Pandemic Book Browsing : A Tipping Point

Another in my series where I post a video about someone’s home library, or a used bookshop browse, or anything that allows us to wander through a room of old books.

This video is a bit of a departure from the others I have posted so far. Less joy, less serenity. But, lots and lots of books, and for me at least a different kind of joy. This shop would have been a great candidate for my Book Tidying Fantasy Camp. And the fact that the store is now closed makes my retrospective FOMO go off the charts.

When I see a store like this, I don’t just think what I might discover, but I think about wanting to organize it. And I don’t just think about wanting to organize it, I start thinking about the process I would use to get it organized. I would say a full 60% of my fantasy life is about process. If I think about inheriting a ton of money, it isn’t long before I start thinking of process questions. What kind of lawyers would I need to hire? If I start that charity who should I have on my board? How would I go about hiring staff? Do I work out of my home at first or find some space somewhere? How would I find someone to design my logo?

But back to process fantasies about chaotic bookstores. What would be the first thing I would do?

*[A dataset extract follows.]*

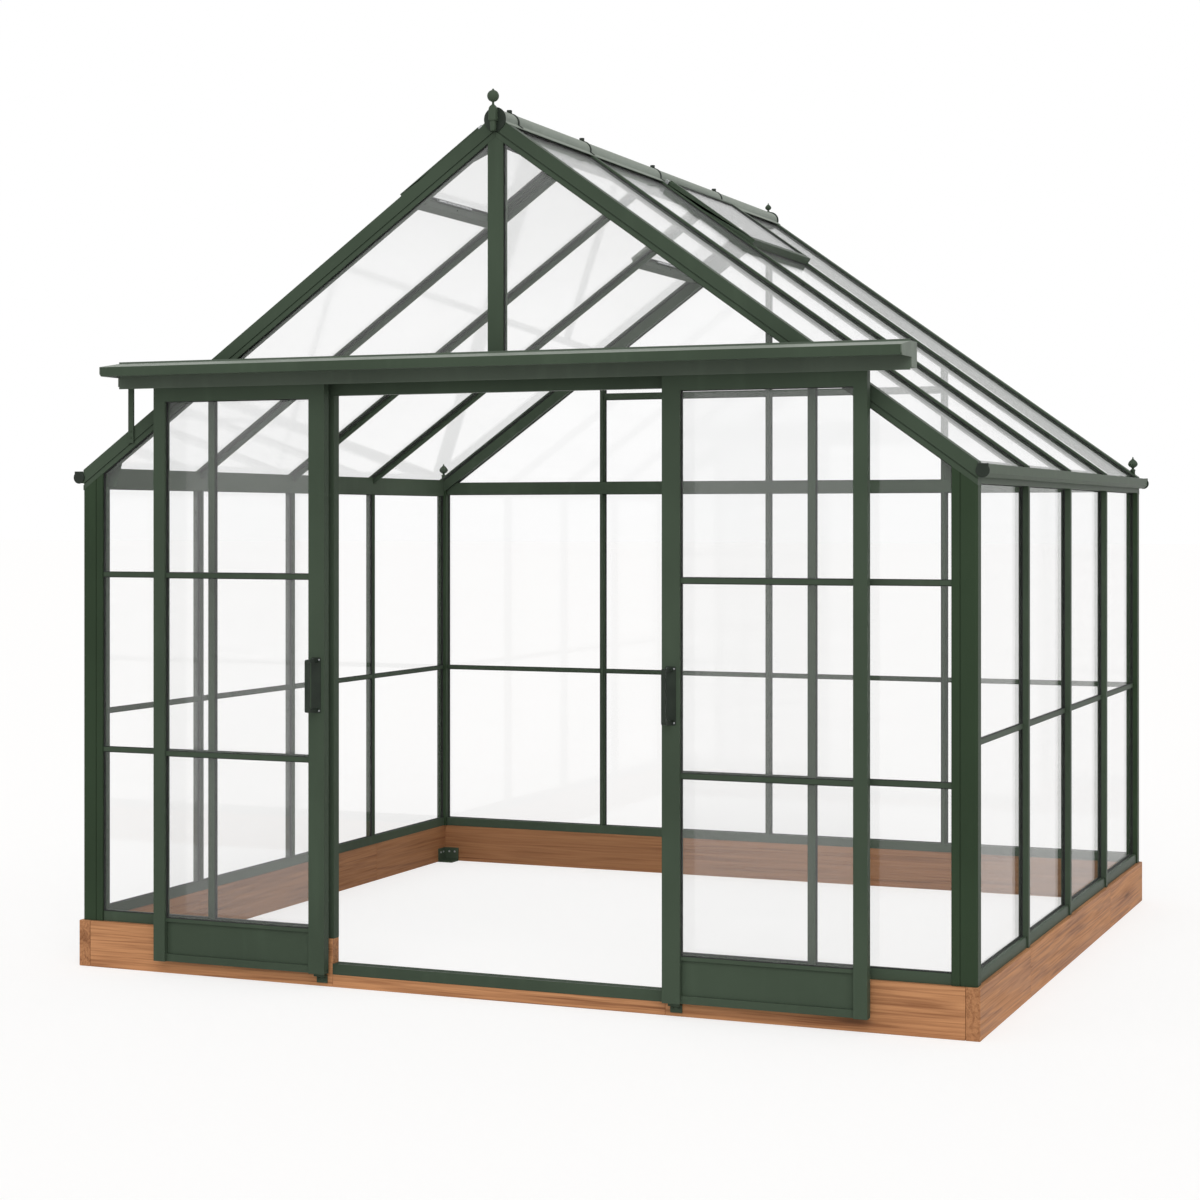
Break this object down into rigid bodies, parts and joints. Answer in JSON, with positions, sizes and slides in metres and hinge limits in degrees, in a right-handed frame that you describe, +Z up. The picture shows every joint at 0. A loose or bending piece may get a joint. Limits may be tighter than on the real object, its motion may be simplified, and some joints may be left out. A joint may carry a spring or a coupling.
{
  "type": "greenhouse",
  "caption": "Gabled garden greenhouse on a timber base, with sliding double doors under a canopy, gutters, a ridge with finials and hinged roof vents.",
  "frame": {"origin": "on the ground in the middle of the timber base", "axes": "+X to the right seen from the doors, +Y from the doors to the back wall, +Z up"},
  "size_m": [3.255, 3.0155, 2.957],
  "materials": {
    "green_frame": "satin powder coat",
    "dark_trim": "matt moulded",
    "timber": "stained softwood",
    "pane": "clear",
    "steel": "plain",
    "wheel": "matt"
  },
  "bodies": {
    "house": {"base_boards": "timber", "threshold_board": "timber", "corner_anchors": "green_frame", "sill_rails": "green_frame", "threshold_rail": "green_frame", "front_posts": "green_frame", "back_posts": "green_frame", "eaves_gutters": "green_frame", "gutter_end_caps": "dark_trim", "back_tie_rail": "green_frame", "front_rafters": "green_frame", "back_rafters": "green_frame", "ridge_beam": "green_frame", "ridge_cap": "green_frame", "ridge_end_caps": "dark_trim", "ridge_clips": "dark_trim", "roof_bars": "green_frame", "side_wall_bars": "green_frame", "back_wall_bars": "green_frame", "thin_rails": "green_frame", "front_bars": "green_frame", "door_jambs": "green_frame", "door_lintel": "green_frame", "gable_centre_bar": "green_frame", "header_beam": "green_frame", "door_track": "steel", "canopy": "green_frame", "header_end_caps": "dark_trim", "header_strut": "green_frame", "side_glass": "pane", "back_glass": "pane", "front_glass": "pane", "roof_glass": "pane", "vent_hinge_rods": "steel", "front_finial": "green_frame", "back_finials": "green_frame", "door_guides": "green_frame"},
    "door_left": {"door_left_frame": "green_frame", "door_left_kick_panel": "green_frame", "door_left_glass": "pane", "door_left_pulls": "dark_trim", "door_left_hangers": "steel"},
    "door_left_wheel_outer": {"door_left_wheel_outer": "wheel"},
    "door_left_wheel_inner": {"door_left_wheel_inner": "wheel"},
    "door_right": {"door_right_frame": "green_frame", "door_right_kick_panel": "green_frame", "door_right_glass": "pane", "door_right_pulls": "dark_trim", "door_right_hangers": "steel"},
    "door_right_wheel_outer": {"door_right_wheel_outer": "wheel"},
    "door_right_wheel_inner": {"door_right_wheel_inner": "wheel"},
    "vent_right": {"vent_right_frame": "green_frame", "vent_right_glass": "pane"},
    "vent_right_stay": {"vent_right_stay": "steel"},
    "vent_left_front": {"vent_left_front_frame": "green_frame", "vent_left_front_glass": "pane"},
    "vent_left_front_stay": {"vent_left_front_stay": "steel"},
    "vent_left_back": {"vent_left_back_frame": "green_frame", "vent_left_back_glass": "pane"},
    "vent_left_back_stay": {"vent_left_back_stay": "steel"}
  },
  "joints": [
    {"name": "door_left_slide", "type": "slide", "parent": "house", "child": "door_left", "axis": [1, 0, 0], "range_m": [0, 0.599]},
    {"name": "door_left_wheel_outer_roll", "type": "hinge", "parent": "door_left", "child": "door_left_wheel_outer", "pos_m": [-1.175, -1.44675, 2.0433], "axis": [0, 1, 0], "range_deg": [0, 1920]},
    {"name": "door_left_wheel_inner_roll", "type": "hinge", "parent": "door_left", "child": "door_left_wheel_inner", "pos_m": [-0.69, -1.44675, 2.0433], "axis": [0, 1, 0], "range_deg": [0, 1920]},
    {"name": "door_right_slide", "type": "slide", "parent": "house", "child": "door_right", "axis": [-1, 0, 0], "range_m": [0, 0.599]},
    {"name": "door_right_wheel_outer_roll", "type": "hinge", "parent": "door_right", "child": "door_right_wheel_outer", "pos_m": [1.175, -1.44675, 2.0433], "axis": [0, -1, 0], "range_deg": [0, 1920]},
    {"name": "door_right_wheel_inner_roll", "type": "hinge", "parent": "door_right", "child": "door_right_wheel_inner", "pos_m": [0.69, -1.44675, 2.0433], "axis": [0, -1, 0], "range_deg": [0, 1920]},
    {"name": "vent_right_hinge", "type": "hinge", "parent": "house", "child": "vent_right", "pos_m": [0.06293, 0.34563, 2.83972], "axis": [0, -1, 0], "range_deg": [0, 38]},
    {"name": "vent_right_stay_hinge", "type": "hinge", "parent": "vent_right", "child": "vent_right_stay", "pos_m": [0.37883, 0.21563, 2.61015], "axis": [-0.8127, 0, 0.5827], "range_deg": [0, 90]},
    {"name": "vent_left_front_hinge", "type": "hinge", "parent": "house", "child": "vent_left_front", "pos_m": [-0.06293, -1.03687, 2.83972], "axis": [0, 1, 0], "range_deg": [0, 38]},
    {"name": "vent_left_front_stay_hinge", "type": "hinge", "parent": "vent_left_front", "child": "vent_left_front_stay", "pos_m": [-0.33007, -1.16688, 2.64511], "axis": [-0.8127, 0, -0.5827], "range_deg": [0, 90]},
    {"name": "vent_left_back_hinge", "type": "hinge", "parent": "house", "child": "vent_left_back", "pos_m": [-0.06293, 1.03687, 2.83972], "axis": [0, 1, 0], "range_deg": [0, 38]},
    {"name": "vent_left_back_stay_hinge", "type": "hinge", "parent": "vent_left_back", "child": "vent_left_back_stay", "pos_m": [-0.33007, 0.90687, 2.64511], "axis": [-0.8127, 0, -0.5827], "range_deg": [0, 90]}
  ],
  "couplings": [
    {"joint": "door_left_wheel_outer_roll", "follows": "door_left_slide", "rad_per_m": 55.556},
    {"joint": "door_left_wheel_inner_roll", "follows": "door_left_slide", "rad_per_m": 55.556},
    {"joint": "door_right_wheel_outer_roll", "follows": "door_right_slide", "rad_per_m": 55.556},
    {"joint": "door_right_wheel_inner_roll", "follows": "door_right_slide", "rad_per_m": 55.556}
  ]
}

  1. For this one, first thing would be recycling all non-essential papers. Seems to be more than a few stacks of that kind of thing.
  2. Then I would clear a front corner for sorting. Given the space restrictions, it would have to be a small area–and it would create more short term mayhem in the rest of the store.
  3. Everything in the aisles would be put in boxes and then those boxes stacked up to the ceiling in the empty corner.
  4. Discard any cat skeletons I find.
  5. Once the aisles are clear I would get all of the obvious losers off the shelves. Things like Self-Help, which can’t have much resale value. Not to mention the fact that most of them are total bullshit. I would probably put them out on the sidewalk for a one-day free give away. Then they go somewhere else…
  6. Now that I think of it, #5 would also apply to those boxes I stacked up in #3.
  7. This would probably give me enough space to organize the shelves.
  8. Then I would open up the boxes and place those books in their appropriate sections. No doubt, this would start to create some piles in the aisles (ooh, say that phrase out loud, I like how that sounds), but hopefully not too bad. This step would also free up that area in the front corner that was used for the stacks of boxes.
  9. At this point, the store should be navigable for those who wish to be adventurous.
  10. Now I need to make sure my desk is set up properly so I can have a decent work space for assessing each book in turn.
  11. Prior to getting serious about inventorying the stock, I would probably also look in general what I had and decide if I want to jettison any subjects. I’d be super tempted to 86 sports for starters. But who knows. Even for those subjects I would have to assess each one to get an understanding what is worth putting online and what I just donate.
  12. With sports (or similar) gone, I’ve got a bit more room to spread out.
  13. And so it continues…
  14. I begin to put stuff in the window, I put up clever signs, keep the tables outside appropriately interesting.
  15. Is this the point at which I adopt a gentle senior dog to hang out in the store with me?
  16. Get rich.

7 thoughts on “Pandemic Book Browsing : A Tipping Point

  1. Karen K. February 16, 2021 / 3:25 pm

    I’m not sure if I would be thrilled or horrified to organize someone else’s bookshop! Of course it’s probably a lot easier than doing one’s own — no emotional baggage.

    And YES PLEASE to the 86 of Self-Help. I hate it. Begone!


  2. Peter Gardner (@PeterGa15286465) February 16, 2021 / 3:59 pm

    I agree with you about Self-Help books but Sport is different: admittedly most books about sport are rubbish but when you get a good one it can be really good. The best book about sport I’ve ever read is John Arlott’s “Gone to the Test Match”. Andre Agassi’s autobiography was also very good.


  3. gina in alabama February 16, 2021 / 4:13 pm

    I did a little research. the bookstore shown above has been replaced by a Real Estate Agency office. the irony is stunning.


  4. lizipaulk February 16, 2021 / 9:37 pm

    I laughed at the cat skeleton comment!!


  5. Malvina Y February 17, 2021 / 2:25 am

    Just, wow. Imagine what that bookseller knew. I hope he took a personal stash to read in his retirement.


  6. Ruthiella February 17, 2021 / 11:59 pm

    Presumably no mouse skeletons because they would have been eaten by the cat.


  7. Jeane February 20, 2021 / 12:15 pm

    I don’t know if that bookstore would have been delightful to browse through- think of all the hidden treasures! or terrifying- what if a stack fell on you. Sad that it’s gone, though. I always wonder what happens to all the books when a place like that closes- I really hope they went to another bookseller or some glad readers, and didn’t go in masses to the recycling bin.